---------- Records to use

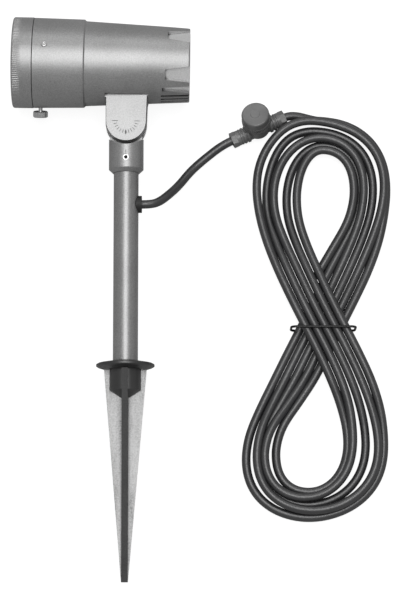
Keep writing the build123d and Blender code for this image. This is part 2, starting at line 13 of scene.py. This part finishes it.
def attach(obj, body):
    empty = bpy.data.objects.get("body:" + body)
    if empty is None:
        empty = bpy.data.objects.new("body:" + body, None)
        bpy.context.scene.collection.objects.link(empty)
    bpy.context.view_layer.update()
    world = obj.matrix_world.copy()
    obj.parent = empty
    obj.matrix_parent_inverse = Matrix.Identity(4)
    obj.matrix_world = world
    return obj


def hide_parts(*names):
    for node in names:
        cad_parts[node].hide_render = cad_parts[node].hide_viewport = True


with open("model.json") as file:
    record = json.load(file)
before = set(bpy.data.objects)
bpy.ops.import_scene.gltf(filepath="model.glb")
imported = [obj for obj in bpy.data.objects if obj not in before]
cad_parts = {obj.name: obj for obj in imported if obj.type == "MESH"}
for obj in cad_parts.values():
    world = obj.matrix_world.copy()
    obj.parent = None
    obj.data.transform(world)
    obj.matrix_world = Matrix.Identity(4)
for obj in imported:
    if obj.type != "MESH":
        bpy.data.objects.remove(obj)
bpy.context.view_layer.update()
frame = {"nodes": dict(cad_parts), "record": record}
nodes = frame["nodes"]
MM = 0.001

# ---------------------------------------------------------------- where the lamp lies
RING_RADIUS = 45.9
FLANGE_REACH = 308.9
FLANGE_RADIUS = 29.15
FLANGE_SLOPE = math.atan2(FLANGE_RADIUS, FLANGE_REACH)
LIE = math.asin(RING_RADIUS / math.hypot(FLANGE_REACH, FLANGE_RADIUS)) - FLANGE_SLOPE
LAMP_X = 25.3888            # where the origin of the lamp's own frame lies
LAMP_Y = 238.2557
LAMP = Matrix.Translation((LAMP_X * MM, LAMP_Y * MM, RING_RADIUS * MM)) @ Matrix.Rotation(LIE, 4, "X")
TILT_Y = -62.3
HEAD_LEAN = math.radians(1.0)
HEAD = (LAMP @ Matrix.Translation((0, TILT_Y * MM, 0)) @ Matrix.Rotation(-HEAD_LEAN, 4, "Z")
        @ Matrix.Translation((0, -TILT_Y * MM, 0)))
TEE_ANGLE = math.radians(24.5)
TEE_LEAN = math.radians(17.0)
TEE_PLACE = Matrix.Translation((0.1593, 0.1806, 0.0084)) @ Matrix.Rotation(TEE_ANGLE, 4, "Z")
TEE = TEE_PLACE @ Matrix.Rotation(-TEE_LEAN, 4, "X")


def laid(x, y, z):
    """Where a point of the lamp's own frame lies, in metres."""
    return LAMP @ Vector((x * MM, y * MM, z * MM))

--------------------
---------- Records to use

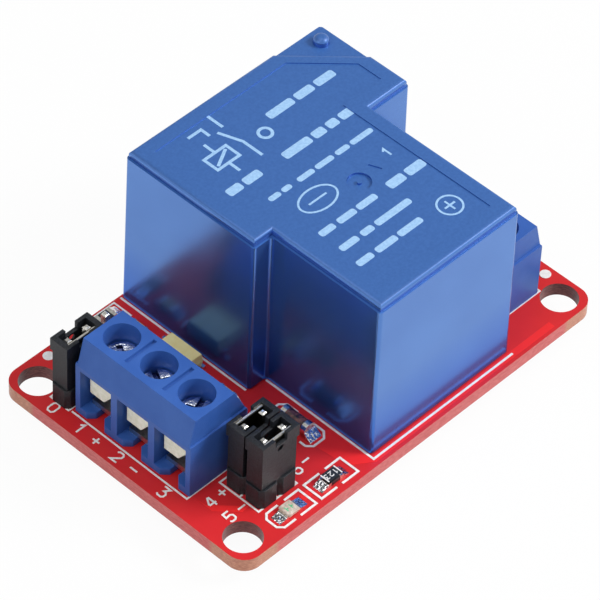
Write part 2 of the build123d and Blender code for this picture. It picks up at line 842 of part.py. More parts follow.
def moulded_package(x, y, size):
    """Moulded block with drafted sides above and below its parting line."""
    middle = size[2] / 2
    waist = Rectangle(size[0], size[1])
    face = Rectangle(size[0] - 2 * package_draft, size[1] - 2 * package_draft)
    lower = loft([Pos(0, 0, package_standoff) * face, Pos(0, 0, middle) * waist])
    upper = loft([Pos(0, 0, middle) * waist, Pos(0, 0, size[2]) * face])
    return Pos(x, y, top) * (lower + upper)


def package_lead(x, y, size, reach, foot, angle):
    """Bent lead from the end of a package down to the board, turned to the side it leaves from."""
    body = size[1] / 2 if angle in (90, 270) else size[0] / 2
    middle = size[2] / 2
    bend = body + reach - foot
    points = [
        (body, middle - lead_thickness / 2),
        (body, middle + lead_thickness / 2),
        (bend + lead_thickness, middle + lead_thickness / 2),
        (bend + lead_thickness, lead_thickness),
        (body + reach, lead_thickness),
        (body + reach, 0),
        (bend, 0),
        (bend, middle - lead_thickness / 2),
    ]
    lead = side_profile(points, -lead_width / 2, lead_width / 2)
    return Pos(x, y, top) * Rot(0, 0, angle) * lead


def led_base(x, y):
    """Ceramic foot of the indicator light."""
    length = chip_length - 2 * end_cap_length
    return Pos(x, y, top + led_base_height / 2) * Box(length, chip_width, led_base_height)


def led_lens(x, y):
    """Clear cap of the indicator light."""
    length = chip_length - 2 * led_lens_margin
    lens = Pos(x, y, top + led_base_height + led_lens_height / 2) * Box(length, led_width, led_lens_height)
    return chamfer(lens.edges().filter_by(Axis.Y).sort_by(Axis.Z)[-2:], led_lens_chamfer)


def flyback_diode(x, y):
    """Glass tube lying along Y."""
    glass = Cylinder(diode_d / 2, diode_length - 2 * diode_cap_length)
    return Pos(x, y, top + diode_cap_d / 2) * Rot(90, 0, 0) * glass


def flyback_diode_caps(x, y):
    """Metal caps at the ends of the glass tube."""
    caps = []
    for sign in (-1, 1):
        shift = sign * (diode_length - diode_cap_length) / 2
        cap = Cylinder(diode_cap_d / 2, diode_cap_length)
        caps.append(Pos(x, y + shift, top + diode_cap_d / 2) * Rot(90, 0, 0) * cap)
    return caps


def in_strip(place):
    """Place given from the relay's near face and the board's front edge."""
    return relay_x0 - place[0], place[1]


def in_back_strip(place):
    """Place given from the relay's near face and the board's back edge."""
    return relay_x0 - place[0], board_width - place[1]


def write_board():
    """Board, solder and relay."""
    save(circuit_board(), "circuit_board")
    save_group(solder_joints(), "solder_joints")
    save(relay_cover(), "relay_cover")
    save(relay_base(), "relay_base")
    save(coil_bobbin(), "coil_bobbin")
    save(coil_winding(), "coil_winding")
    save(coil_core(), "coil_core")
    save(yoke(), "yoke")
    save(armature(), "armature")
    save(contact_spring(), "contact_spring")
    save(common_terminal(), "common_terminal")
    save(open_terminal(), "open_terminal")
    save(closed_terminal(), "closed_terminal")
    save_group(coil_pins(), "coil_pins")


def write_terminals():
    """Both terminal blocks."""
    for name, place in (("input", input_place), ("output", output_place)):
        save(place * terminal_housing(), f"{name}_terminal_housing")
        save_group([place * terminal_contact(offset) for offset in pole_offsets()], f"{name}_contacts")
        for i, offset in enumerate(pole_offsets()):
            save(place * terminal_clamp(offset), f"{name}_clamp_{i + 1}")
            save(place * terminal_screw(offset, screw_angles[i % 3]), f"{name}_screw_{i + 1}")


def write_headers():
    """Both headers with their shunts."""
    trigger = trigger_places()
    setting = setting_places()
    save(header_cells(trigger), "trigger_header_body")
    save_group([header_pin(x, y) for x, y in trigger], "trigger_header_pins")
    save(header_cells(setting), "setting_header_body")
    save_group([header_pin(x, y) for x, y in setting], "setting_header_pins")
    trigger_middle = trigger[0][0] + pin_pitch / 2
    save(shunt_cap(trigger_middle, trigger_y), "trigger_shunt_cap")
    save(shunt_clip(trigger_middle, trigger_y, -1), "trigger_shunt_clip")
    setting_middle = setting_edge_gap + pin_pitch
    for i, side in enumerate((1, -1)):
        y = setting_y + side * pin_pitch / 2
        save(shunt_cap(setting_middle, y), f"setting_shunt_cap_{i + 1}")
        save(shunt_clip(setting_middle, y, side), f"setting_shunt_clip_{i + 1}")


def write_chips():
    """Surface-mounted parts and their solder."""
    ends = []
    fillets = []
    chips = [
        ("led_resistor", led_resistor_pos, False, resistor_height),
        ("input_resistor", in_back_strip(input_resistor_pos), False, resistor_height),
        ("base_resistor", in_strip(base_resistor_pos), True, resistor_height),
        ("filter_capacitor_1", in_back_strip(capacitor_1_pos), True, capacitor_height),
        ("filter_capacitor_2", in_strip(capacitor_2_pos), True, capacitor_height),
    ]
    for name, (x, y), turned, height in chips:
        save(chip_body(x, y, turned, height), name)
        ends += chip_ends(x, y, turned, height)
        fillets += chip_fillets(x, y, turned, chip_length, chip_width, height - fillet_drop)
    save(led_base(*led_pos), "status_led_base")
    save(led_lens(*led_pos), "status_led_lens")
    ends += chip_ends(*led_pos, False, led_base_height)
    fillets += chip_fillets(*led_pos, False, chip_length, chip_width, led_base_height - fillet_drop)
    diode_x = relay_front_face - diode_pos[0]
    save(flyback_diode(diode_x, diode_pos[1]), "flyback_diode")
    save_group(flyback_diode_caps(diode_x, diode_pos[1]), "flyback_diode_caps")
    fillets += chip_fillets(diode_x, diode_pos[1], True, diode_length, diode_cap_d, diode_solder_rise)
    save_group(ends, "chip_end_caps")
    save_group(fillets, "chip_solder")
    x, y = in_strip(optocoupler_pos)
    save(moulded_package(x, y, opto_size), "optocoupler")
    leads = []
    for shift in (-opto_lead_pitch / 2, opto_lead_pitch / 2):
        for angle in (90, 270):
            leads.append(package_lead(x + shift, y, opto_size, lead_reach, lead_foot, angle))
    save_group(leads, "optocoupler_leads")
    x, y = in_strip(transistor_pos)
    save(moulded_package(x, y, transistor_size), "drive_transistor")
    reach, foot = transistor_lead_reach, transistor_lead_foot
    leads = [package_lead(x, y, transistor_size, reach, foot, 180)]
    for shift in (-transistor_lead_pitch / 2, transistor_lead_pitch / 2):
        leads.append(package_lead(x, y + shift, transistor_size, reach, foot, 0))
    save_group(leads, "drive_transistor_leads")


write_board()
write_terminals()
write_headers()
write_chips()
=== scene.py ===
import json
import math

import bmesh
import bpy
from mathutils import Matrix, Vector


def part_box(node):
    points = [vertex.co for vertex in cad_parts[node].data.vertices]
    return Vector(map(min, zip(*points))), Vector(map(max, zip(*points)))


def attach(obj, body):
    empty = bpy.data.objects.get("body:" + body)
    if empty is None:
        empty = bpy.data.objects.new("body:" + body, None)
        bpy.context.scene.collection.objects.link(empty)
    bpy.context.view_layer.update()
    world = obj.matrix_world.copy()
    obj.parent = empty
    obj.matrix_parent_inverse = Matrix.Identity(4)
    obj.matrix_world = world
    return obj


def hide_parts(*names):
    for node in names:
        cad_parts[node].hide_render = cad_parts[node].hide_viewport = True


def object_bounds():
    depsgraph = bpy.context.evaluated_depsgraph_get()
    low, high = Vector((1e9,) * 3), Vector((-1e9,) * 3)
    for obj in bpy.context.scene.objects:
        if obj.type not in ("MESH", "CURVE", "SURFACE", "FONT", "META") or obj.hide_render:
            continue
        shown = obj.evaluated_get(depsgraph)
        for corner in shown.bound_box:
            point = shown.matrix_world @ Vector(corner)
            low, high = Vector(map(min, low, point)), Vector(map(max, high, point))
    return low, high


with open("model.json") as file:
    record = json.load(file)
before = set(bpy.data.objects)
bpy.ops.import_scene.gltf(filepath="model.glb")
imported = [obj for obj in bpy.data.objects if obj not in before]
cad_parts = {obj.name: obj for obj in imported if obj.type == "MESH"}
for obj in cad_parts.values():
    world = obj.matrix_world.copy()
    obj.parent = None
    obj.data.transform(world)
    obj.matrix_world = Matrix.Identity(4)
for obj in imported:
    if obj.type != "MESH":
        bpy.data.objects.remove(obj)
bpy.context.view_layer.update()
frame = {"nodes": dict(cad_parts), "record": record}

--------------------
---------- Records to use

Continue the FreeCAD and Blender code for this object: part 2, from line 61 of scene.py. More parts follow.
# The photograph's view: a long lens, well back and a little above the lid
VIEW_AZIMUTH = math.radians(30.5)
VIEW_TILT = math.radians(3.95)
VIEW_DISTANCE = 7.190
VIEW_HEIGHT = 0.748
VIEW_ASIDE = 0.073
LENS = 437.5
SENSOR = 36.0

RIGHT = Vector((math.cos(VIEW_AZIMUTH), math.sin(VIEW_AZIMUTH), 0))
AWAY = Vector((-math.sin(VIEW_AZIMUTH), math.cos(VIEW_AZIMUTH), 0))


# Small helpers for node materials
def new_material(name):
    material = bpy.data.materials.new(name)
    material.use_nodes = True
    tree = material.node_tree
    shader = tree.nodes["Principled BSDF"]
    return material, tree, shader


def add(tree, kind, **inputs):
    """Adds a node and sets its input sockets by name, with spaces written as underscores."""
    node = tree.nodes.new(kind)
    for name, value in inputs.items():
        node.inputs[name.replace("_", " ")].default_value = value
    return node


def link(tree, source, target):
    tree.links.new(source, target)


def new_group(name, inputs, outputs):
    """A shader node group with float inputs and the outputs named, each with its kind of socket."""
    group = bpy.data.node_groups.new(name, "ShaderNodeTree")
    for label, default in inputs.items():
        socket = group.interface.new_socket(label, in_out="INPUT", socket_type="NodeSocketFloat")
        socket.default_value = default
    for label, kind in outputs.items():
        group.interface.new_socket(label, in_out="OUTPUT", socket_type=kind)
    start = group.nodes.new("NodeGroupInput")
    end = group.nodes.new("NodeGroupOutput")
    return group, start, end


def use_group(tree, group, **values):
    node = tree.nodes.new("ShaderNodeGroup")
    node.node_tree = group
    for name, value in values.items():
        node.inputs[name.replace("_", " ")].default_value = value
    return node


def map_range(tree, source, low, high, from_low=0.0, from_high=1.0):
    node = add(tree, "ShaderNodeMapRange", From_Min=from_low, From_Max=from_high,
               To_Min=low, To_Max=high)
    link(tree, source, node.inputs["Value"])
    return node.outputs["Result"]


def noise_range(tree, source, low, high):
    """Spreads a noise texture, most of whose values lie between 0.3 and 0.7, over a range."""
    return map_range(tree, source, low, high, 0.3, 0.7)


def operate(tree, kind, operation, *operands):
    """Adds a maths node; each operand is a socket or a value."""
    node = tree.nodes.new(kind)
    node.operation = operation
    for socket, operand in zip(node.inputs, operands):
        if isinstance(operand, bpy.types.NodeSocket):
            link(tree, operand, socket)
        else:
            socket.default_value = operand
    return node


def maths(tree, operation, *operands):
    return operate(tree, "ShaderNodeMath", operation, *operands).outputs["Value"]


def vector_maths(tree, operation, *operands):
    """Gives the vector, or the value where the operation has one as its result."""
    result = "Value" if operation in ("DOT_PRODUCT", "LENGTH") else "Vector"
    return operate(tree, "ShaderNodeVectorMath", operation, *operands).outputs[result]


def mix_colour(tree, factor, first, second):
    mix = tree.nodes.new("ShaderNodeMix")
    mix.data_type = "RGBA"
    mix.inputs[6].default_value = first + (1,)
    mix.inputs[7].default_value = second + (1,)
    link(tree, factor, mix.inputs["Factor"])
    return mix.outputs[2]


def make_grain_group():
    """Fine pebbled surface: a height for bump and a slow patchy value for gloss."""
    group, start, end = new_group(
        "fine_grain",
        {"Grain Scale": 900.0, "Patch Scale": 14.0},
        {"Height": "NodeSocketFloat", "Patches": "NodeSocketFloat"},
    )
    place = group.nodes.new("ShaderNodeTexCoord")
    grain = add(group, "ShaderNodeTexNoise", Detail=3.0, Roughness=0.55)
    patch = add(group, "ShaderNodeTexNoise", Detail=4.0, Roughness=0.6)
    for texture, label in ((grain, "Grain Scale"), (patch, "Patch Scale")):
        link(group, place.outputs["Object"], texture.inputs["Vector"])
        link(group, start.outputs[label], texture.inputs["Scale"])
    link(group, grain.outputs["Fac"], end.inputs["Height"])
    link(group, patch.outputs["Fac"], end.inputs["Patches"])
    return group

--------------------

- _Written problem_: Give again, word for word, the lines starting at the line that has "leads = [package_lead(x, y, transistor_size, reach, foot, 180)]" and ending at the line that has "points = [vertex.co", with both of those lines included and nothing else.

- _Result_:
    leads = [package_lead(x, y, transistor_size, reach, foot, 180)]
    for shift in (-transistor_lead_pitch / 2, transistor_lead_pitch / 2):
        leads.append(package_lead(x, y + shift, transistor_size, reach, foot, 0))
    save_group(leads, "drive_transistor_leads")


write_board()
write_terminals()
write_headers()
write_chips()
=== scene.py ===
import json
import math

import bmesh
import bpy
from mathutils import Matrix, Vector


def part_box(node):
    points = [vertex.co for vertex in cad_parts[node].data.vertices]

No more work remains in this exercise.